PROBLEM DESCRIPTION
Return the material below in full and exactly.
────────────────────────────────────────
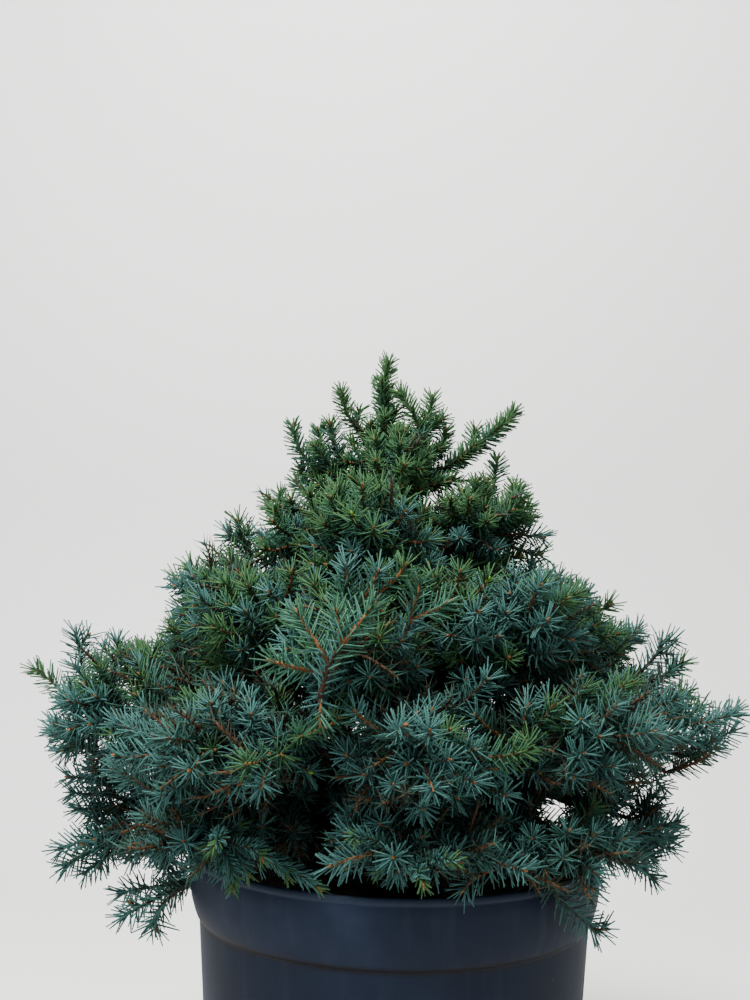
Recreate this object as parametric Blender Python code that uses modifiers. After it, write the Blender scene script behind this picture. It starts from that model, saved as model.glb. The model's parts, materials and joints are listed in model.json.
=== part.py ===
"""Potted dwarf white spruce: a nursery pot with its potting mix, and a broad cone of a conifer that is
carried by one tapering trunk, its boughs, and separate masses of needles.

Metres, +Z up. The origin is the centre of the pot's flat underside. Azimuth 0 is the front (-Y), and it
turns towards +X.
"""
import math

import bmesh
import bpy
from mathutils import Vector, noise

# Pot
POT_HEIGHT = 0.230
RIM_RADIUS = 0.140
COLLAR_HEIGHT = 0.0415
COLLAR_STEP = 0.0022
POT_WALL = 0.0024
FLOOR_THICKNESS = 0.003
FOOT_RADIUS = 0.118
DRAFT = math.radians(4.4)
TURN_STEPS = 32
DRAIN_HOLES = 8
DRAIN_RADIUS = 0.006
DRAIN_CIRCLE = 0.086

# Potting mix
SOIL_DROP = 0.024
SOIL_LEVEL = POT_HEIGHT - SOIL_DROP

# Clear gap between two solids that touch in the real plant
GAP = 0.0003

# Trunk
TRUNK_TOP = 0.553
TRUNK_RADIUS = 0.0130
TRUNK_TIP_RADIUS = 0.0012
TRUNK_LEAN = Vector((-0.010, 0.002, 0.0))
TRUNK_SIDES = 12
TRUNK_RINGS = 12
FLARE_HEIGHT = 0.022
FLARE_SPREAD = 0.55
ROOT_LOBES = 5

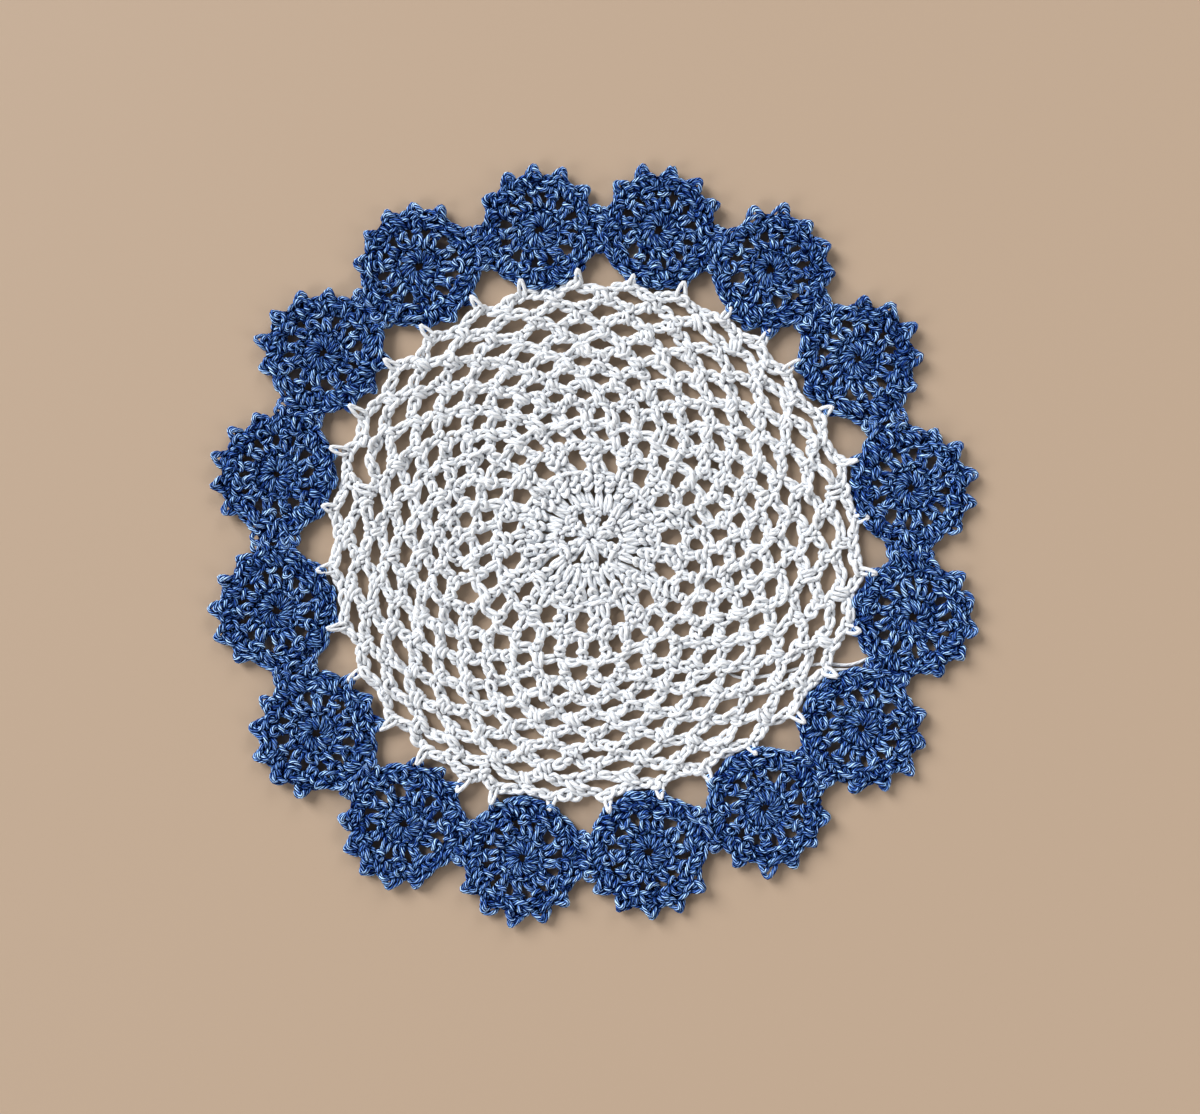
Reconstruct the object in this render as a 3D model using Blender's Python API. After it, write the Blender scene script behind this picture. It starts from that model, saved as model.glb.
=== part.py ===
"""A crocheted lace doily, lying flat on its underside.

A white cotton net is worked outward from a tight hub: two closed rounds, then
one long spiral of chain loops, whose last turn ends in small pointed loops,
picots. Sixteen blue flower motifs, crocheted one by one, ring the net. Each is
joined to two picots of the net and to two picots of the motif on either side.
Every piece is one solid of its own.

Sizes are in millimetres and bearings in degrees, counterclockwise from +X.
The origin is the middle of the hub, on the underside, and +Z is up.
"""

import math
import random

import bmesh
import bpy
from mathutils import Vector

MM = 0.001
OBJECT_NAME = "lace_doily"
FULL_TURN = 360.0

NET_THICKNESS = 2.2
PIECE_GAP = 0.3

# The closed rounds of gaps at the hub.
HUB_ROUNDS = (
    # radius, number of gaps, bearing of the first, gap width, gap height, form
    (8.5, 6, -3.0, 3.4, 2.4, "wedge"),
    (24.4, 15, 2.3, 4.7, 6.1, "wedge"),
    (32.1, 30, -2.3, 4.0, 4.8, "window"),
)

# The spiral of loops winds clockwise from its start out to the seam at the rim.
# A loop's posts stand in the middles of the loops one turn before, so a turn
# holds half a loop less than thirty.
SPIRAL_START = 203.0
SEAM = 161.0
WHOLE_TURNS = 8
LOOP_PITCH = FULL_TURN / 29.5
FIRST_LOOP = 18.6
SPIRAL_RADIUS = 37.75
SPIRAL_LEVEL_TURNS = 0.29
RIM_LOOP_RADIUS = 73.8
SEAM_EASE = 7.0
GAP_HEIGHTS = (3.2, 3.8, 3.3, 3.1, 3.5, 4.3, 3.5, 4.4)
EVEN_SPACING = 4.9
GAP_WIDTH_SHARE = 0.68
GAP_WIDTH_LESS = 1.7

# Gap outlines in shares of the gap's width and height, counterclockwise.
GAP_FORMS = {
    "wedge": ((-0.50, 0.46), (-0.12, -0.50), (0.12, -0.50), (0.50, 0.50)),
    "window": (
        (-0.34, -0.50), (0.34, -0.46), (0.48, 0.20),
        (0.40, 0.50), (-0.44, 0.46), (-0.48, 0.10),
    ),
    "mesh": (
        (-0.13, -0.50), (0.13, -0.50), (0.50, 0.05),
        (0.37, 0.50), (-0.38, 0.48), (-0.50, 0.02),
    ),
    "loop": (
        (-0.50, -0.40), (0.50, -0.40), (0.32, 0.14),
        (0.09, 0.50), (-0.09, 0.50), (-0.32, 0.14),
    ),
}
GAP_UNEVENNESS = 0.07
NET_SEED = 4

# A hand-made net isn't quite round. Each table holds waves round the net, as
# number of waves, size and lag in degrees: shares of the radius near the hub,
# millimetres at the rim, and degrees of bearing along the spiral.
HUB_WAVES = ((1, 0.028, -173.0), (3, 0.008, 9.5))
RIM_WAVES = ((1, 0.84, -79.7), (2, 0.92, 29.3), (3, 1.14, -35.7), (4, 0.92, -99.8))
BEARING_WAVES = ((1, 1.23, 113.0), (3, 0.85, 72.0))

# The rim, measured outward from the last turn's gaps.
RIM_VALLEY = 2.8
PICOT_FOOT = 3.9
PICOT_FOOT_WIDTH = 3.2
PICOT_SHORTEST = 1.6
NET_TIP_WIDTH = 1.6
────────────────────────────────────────
RESPONSE BELOW
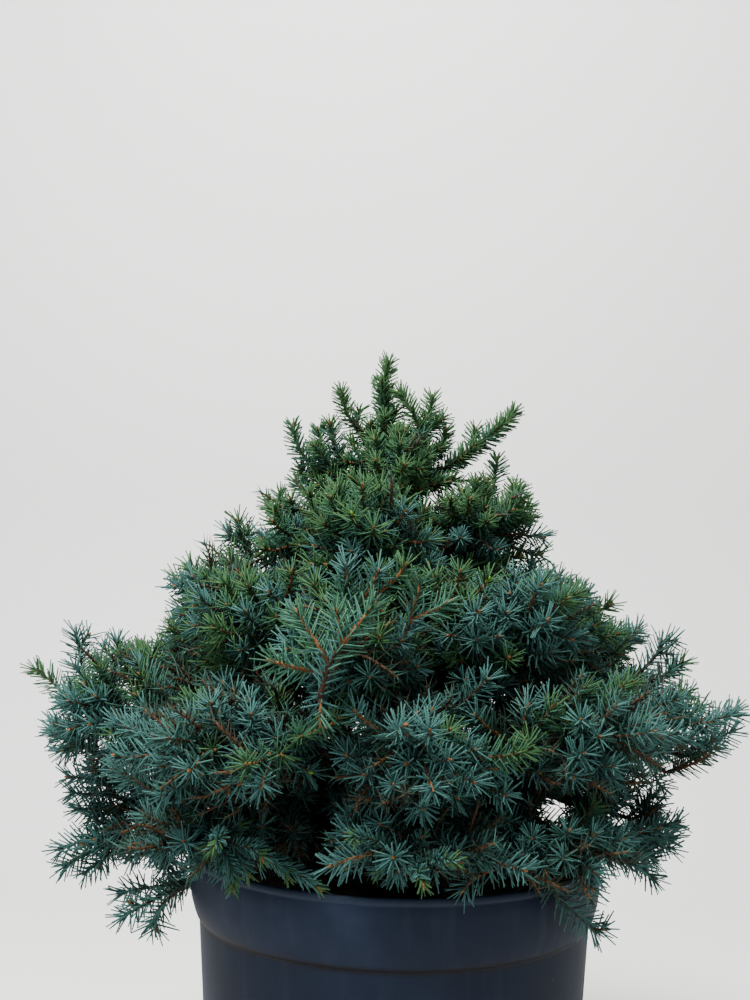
Recreate this object as parametric Blender Python code that uses modifiers. After it, write the Blender scene script behind this picture. It starts from that model, saved as model.glb. The model's parts, materials and joints are listed in model.json.
=== part.py ===
"""Potted dwarf white spruce: a nursery pot with its potting mix, and a broad cone of a conifer that is
carried by one tapering trunk, its boughs, and separate masses of needles.

Metres, +Z up. The origin is the centre of the pot's flat underside. Azimuth 0 is the front (-Y), and it
turns towards +X.
"""
import math

import bmesh
import bpy
from mathutils import Vector, noise

# Pot
POT_HEIGHT = 0.230
RIM_RADIUS = 0.140
COLLAR_HEIGHT = 0.0415
COLLAR_STEP = 0.0022
POT_WALL = 0.0024
FLOOR_THICKNESS = 0.003
FOOT_RADIUS = 0.118
DRAFT = math.radians(4.4)
TURN_STEPS = 32
DRAIN_HOLES = 8
DRAIN_RADIUS = 0.006
DRAIN_CIRCLE = 0.086

# Potting mix
SOIL_DROP = 0.024
SOIL_LEVEL = POT_HEIGHT - SOIL_DROP

# Clear gap between two solids that touch in the real plant
GAP = 0.0003

# Trunk
TRUNK_TOP = 0.553
TRUNK_RADIUS = 0.0130
TRUNK_TIP_RADIUS = 0.0012
TRUNK_LEAN = Vector((-0.010, 0.002, 0.0))
TRUNK_SIDES = 12
TRUNK_RINGS = 12
FLARE_HEIGHT = 0.022
FLARE_SPREAD = 0.55
ROOT_LOBES = 5

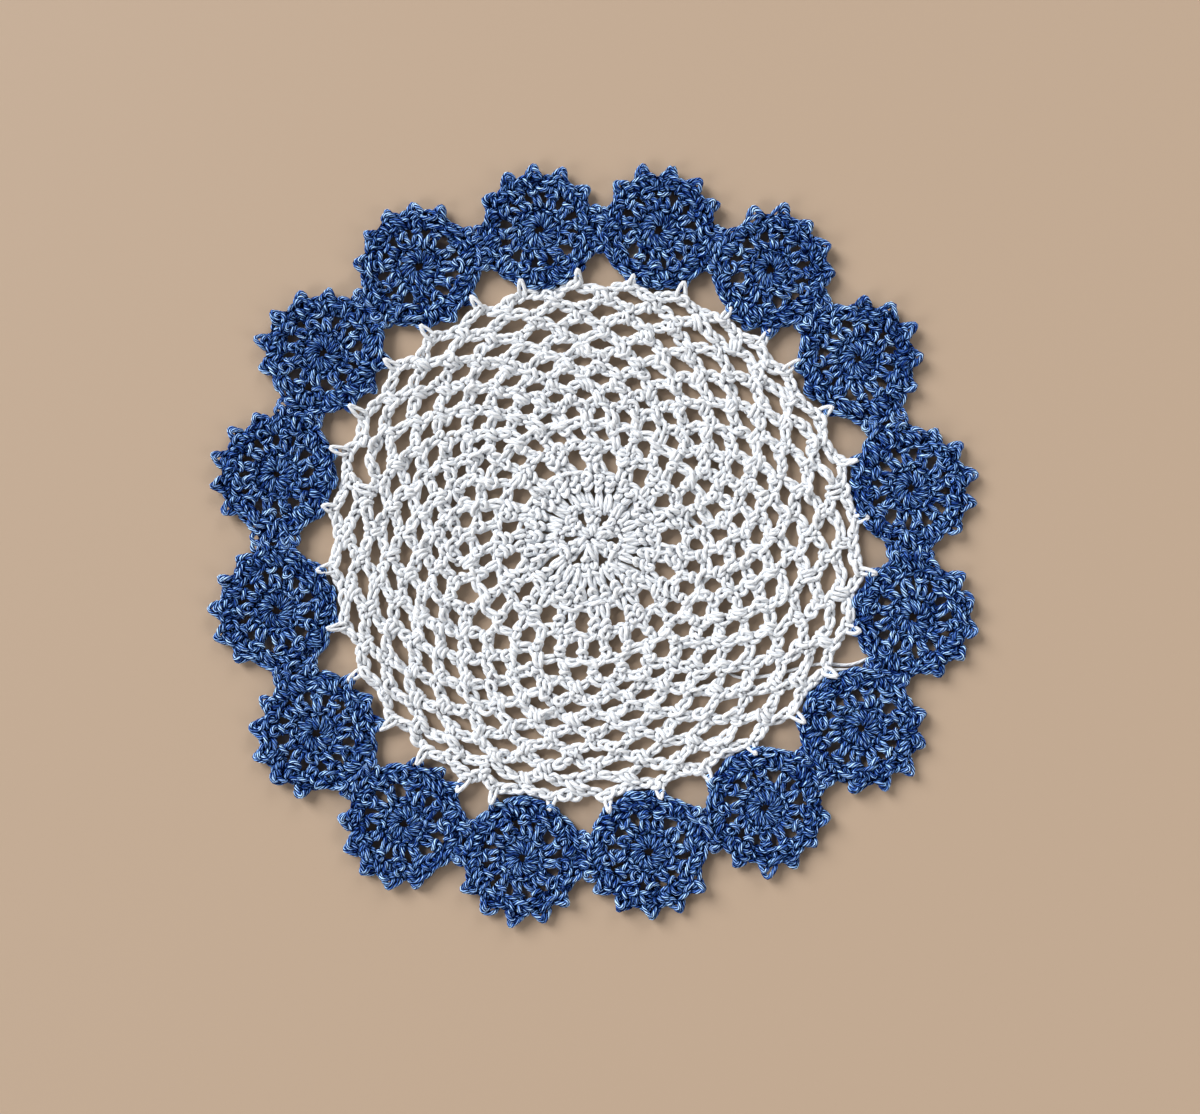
Reconstruct the object in this render as a 3D model using Blender's Python API. After it, write the Blender scene script behind this picture. It starts from that model, saved as model.glb.
=== part.py ===
"""A crocheted lace doily, lying flat on its underside.

A white cotton net is worked outward from a tight hub: two closed rounds, then
one long spiral of chain loops, whose last turn ends in small pointed loops,
picots. Sixteen blue flower motifs, crocheted one by one, ring the net. Each is
joined to two picots of the net and to two picots of the motif on either side.
Every piece is one solid of its own.

Sizes are in millimetres and bearings in degrees, counterclockwise from +X.
The origin is the middle of the hub, on the underside, and +Z is up.
"""

import math
import random

import bmesh
import bpy
from mathutils import Vector

MM = 0.001
OBJECT_NAME = "lace_doily"
FULL_TURN = 360.0

NET_THICKNESS = 2.2
PIECE_GAP = 0.3

# The closed rounds of gaps at the hub.
HUB_ROUNDS = (
    # radius, number of gaps, bearing of the first, gap width, gap height, form
    (8.5, 6, -3.0, 3.4, 2.4, "wedge"),
    (24.4, 15, 2.3, 4.7, 6.1, "wedge"),
    (32.1, 30, -2.3, 4.0, 4.8, "window"),
)

# The spiral of loops winds clockwise from its start out to the seam at the rim.
# A loop's posts stand in the middles of the loops one turn before, so a turn
# holds half a loop less than thirty.
SPIRAL_START = 203.0
SEAM = 161.0
WHOLE_TURNS = 8
LOOP_PITCH = FULL_TURN / 29.5
FIRST_LOOP = 18.6
SPIRAL_RADIUS = 37.75
SPIRAL_LEVEL_TURNS = 0.29
RIM_LOOP_RADIUS = 73.8
SEAM_EASE = 7.0
GAP_HEIGHTS = (3.2, 3.8, 3.3, 3.1, 3.5, 4.3, 3.5, 4.4)
EVEN_SPACING = 4.9
GAP_WIDTH_SHARE = 0.68
GAP_WIDTH_LESS = 1.7

# Gap outlines in shares of the gap's width and height, counterclockwise.
GAP_FORMS = {
    "wedge": ((-0.50, 0.46), (-0.12, -0.50), (0.12, -0.50), (0.50, 0.50)),
    "window": (
        (-0.34, -0.50), (0.34, -0.46), (0.48, 0.20),
        (0.40, 0.50), (-0.44, 0.46), (-0.48, 0.10),
    ),
    "mesh": (
        (-0.13, -0.50), (0.13, -0.50), (0.50, 0.05),
        (0.37, 0.50), (-0.38, 0.48), (-0.50, 0.02),
    ),
    "loop": (
        (-0.50, -0.40), (0.50, -0.40), (0.32, 0.14),
        (0.09, 0.50), (-0.09, 0.50), (-0.32, 0.14),
    ),
}
GAP_UNEVENNESS = 0.07
NET_SEED = 4

# A hand-made net isn't quite round. Each table holds waves round the net, as
# number of waves, size and lag in degrees: shares of the radius near the hub,
# millimetres at the rim, and degrees of bearing along the spiral.
HUB_WAVES = ((1, 0.028, -173.0), (3, 0.008, 9.5))
RIM_WAVES = ((1, 0.84, -79.7), (2, 0.92, 29.3), (3, 1.14, -35.7), (4, 0.92, -99.8))
BEARING_WAVES = ((1, 1.23, 113.0), (3, 0.85, 72.0))

# The rim, measured outward from the last turn's gaps.
RIM_VALLEY = 2.8
PICOT_FOOT = 3.9
PICOT_FOOT_WIDTH = 3.2
PICOT_SHORTEST = 1.6
NET_TIP_WIDTH = 1.6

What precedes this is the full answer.